Most recently introduced multiprocessors have a few dozen processors connected to a shared memory over a common high-speed bus. Examples are the Sequent Balance [4] and the Encore Multimax [5]. Another class of shared-memory multiprocessors are massively parallel machines that provide a connection from each processor to a large multiport shared memory. Examples are the BBN Butterfly [6], one of the few commercially available machines in this category, and the RP3, an experimental machine developed at IBM [7]. A key feature of these machines is the omega-type multistage interconnection network that connects the processors to the shared memory [8].

Massively parallel multiprocessors are typically of the distributed-memory variety to avoid the contention problems associated with hundreds or thousands of processors sharing a very large global memory. Communication among the processors, however, requires an efficient interconnection network. Many proposals for such networks have been made, including meshes, pyramids, and multistage networks of the type mentioned above. Given the large variety of these proposals, it is interesting to note that the overwhelming majority of current commercial massively parallel machines are hypercube-connected.

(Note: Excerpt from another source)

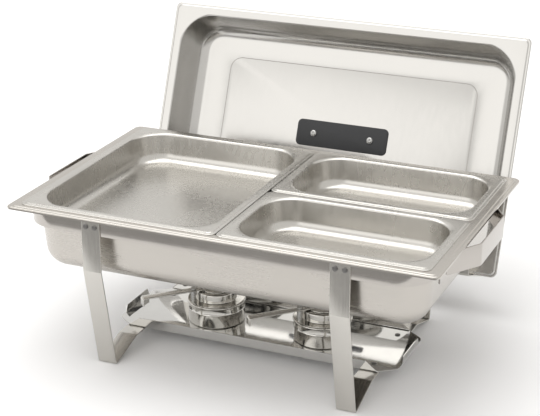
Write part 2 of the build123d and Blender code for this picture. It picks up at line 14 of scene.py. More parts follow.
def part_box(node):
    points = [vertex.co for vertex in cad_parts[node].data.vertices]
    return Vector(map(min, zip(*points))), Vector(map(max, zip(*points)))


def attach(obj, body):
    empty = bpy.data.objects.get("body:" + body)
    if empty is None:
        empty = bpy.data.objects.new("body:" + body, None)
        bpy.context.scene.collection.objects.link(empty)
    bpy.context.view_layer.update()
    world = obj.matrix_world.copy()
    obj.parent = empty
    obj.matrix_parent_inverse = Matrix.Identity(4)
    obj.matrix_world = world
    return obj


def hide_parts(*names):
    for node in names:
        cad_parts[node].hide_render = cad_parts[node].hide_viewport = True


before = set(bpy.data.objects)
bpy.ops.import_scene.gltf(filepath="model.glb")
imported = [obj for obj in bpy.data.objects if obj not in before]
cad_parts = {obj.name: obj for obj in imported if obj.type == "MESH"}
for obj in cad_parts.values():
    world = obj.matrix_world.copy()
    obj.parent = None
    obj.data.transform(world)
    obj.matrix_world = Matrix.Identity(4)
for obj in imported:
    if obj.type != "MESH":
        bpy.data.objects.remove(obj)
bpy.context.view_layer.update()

MM = 0.001

# ---- Sheet and strip -----------------------------------------------------------------------------
SHEET = 0.8 * MM
STRIP = 2.0 * MM
STRIP_EDGE = 0.5 * MM  # rounding of a strip's long edges
RING_THICK = 1.5 * MM
RING_CORNER = 44 * MM
BAND_EDGE = 0.4 * MM  # rounding of the ring's long edges
REST_CLEARANCE = 0.3 * MM  # between the lid and its rests
REST_RISE = 60 * MM  # how far the rest's rear prong runs up behind the lid
LEG_BEND_Z = 136 * MM  # the leg leaves the upright here
FOOT_Y = 139 * MM  # middle of the foot's flat
FOOT_FLAT = 4.5 * MM
ARM_Y = 86 * MM  # the inner arm levels out here
ARM_Z = 16 * MM
LEG_BEND_R = 8 * MM
FOOT_R = 2.4 * MM
REST_BEND_R = 5 * MM
HANDLE_BEND_R = 6 * MM
HANDLE_ROOT_HALF = 92 * MM  # the handle leaves the ring here
HANDLE_GRIP_HALF = 48 * MM
HANDLE_RIVET_Y = 105 * MM
RIVET_PITCH = 6 * MM  # from the middle of a strip to each of its two rivets
ARC_STEPS = 8  # segments in a bend
CORNER_STEPS = 14  # segments round the corner of a pan
ROUND_STEPS = 72  # segments round a turned piece

TRAY_THICK = 1 * MM
TRAY_END_Y = 46 * MM  # half the tray's width at its ends
TRAY_FOOT_INSET = 21 * MM  # from the tray's end in to the foot of the long rails
TRAY_TOP_INSET = 38 * MM  # and in to the end of their top edge
TRAY_ROUNDS = (4 * MM, 12 * MM, 12 * MM, 4 * MM)
TRAY_RIVET_Y = 44.8 * MM
RAIL_ROOT = 2.5 * MM  # where a rail's bend starts, in from its outer face
RAIL_BEND_R = 1.5 * MM
END_LIP_HALF = (33 * MM, 28.5 * MM)  # at the foot and at the top
END_LIP_HEIGHT = 10 * MM

# ---- Food pans -----------------------------------------------------------------------------------
FOOD_RIM = 12.5 * MM
FOOD_STEP_AT = 3.6 * MM  # the raised flat starts this far in from the edge
FOOD_STEP = 0.9 * MM
FOOD_SLOPE = radians(6)
HALF_CORNER = 46 * MM
QUARTER_CORNER = 42 * MM
FOOD_BEND = 3.0 * MM  # from the rim down into the wall
FOOD_BOTTOM_ROUND = 14 * MM
FOOD_EDGE = 1.0 * MM  # rounding of the rim's edge
FOOD_LIP = 1.3 * MM
FOOD_RIM_CORNER = 9 * MM

# ---- Water pan -----------------------------------------------------------------------------------
WATER_SLOPE = radians(5)
WATER_CORNER = 42 * MM
WATER_BOTTOM_ROUND = 24 * MM
WATER_CLEARANCE = 4.8 * MM
WATER_EDGE = 1.8 * MM
WATER_STEP_AT = 4.5 * MM
WATER_STEP = 0.6 * MM
WATER_BEND = 3.0 * MM
WATER_LIP = 3.4 * MM
WATER_RIM_CORNER = 8 * MM
HALF_PAN_GAP = 0.5 * MM  # from the middle of the set to the half pan

# ---- Lid -----------------------------------------------------------------------------------------
LID_LEAN = radians(22)
LID_HALF = (265 * MM, 162.5 * MM)
LID_GAP = 16 * MM  # from the water pan's rim back to the lid's lower edge
LID_FOOT_Z = 54 * MM
LID_RIM = 15 * MM
LID_EDGE = 1.2 * MM
LID_STEP_AT = 3.0 * MM
LID_STEP = 1.2 * MM
LID_BEND = 2.5 * MM
LID_LIP = 1.3 * MM
LID_RIM_CORNER = 8 * MM
LID_DEPTH = 55 * MM
LID_SLOPE = radians(14)
LID_CORNER = 47 * MM
LID_BOTTOM_ROUND = 18 * MM
PANEL_HALF = (188 * MM, 96 * MM)  # pressed panel in the lid's floor
PANEL_CORNER = 17 * MM
PANEL_RAISE = 0.7 * MM
PLATE_HALF = (69 * MM, 19 * MM)
PLATE_THICK = 3 * MM
PLATE_CORNER = 7 * MM
PLATE_EDGE = 0.9 * MM
SCREW_SPACING = 86 * MM
SCREW_HEAD = (4.6 * MM, 2.6 * MM)  # radius and height

# ---- Burners ------------------------------------------------------------------------------------
CUP_BEAD = 1.6 * MM
CUP_WALL = 0.8 * MM
CAN_WALL = 0.6 * MM
FLANGE_WIDTH = 11 * MM  # from the cup's wall in to the collar's neck
FLAME_INSET = 21 * MM  # and in to the flame opening
LEVER_ANGLE = radians(225)
LEVER_WIDTH = 12 * MM
LEVER_THICK = 1.5 * MM
LEVER_TAIL = 12 * MM  # past the burner's axis
LEVER_REACH = 101.2 * MM
LEVER_END = 9 * MM  # how far its end turns down
LEVER_BEND_R = 2.2 * MM

WATER_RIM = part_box("water_pan")
HALF_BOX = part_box("half_food_pan")
STAND_X = (WATER_RIM[0][0] + WATER_RIM[1][0]) / 2
STAND_Y = (WATER_RIM[0][1] + WATER_RIM[1][1]) / 2
RIM_TOP = HALF_BOX[1][2]


# ---- Making meshes -------------------------------------------------------------------------------
def grid_piece(name, grid, around=True, ends="fan"):
    """Mesh from a grid of points, rows by columns.

    Neighbouring rows and columns span quads, the columns close on themselves when around is set,
    and each end row is closed with one face when ends is "fan".
    """
    rows, cols = grid.shape[:2]
    index = np.arange(rows * cols).reshape(rows, cols)
    right = np.roll(index, -1, axis=1) if around else index[:, 1:]
    left = index if around else index[:, :-1]
    quads = np.stack([left[:-1], right[:-1], right[1:], left[1:]], axis=-1).reshape(-1, 4)
    faces = quads.tolist()
    if ends == "fan":
        faces += [index[0, ::-1].tolist(), index[-1].tolist()]
    if ends == "loop":
        last = np.stack([left[-1], right[-1], right[0], left[0]], axis=-1).reshape(-1, 4)
        faces += last.tolist()
    mesh = bpy.data.meshes.new(name)
    mesh.from_pydata(grid.reshape(-1, 3).tolist(), [], faces)
    piece = bpy.data.objects.new(name, mesh)
    bpy.context.scene.collection.objects.link(piece)
    return piece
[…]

Distributed-memory multiprocessors such as hypercubes eliminate most of the access contention problems associated with a large shared memory. They do so by partitioning the system memory into smaller local memories that are distributed among the available processors. Communication among these local memories then becomes a major design issue, since a relatively slow input-output operation is needed to access shared data assigned to a nonlocal memory. Such accesses take the form of messages passed between the local memories of the two processors. The management of this message-passing has major implications on all aspects of the system design, as well as on

applications software design. For example, a high-performance switching network or special interprocessor communication software (which usually is a part of the operating system resident in each node) is necessary. In addition, old algorithms must often be extensively restructured, as we will see later, to execute efficiently in the parallel environment created by these machines. This restructuring has also led to major extensions to traditional programming languages.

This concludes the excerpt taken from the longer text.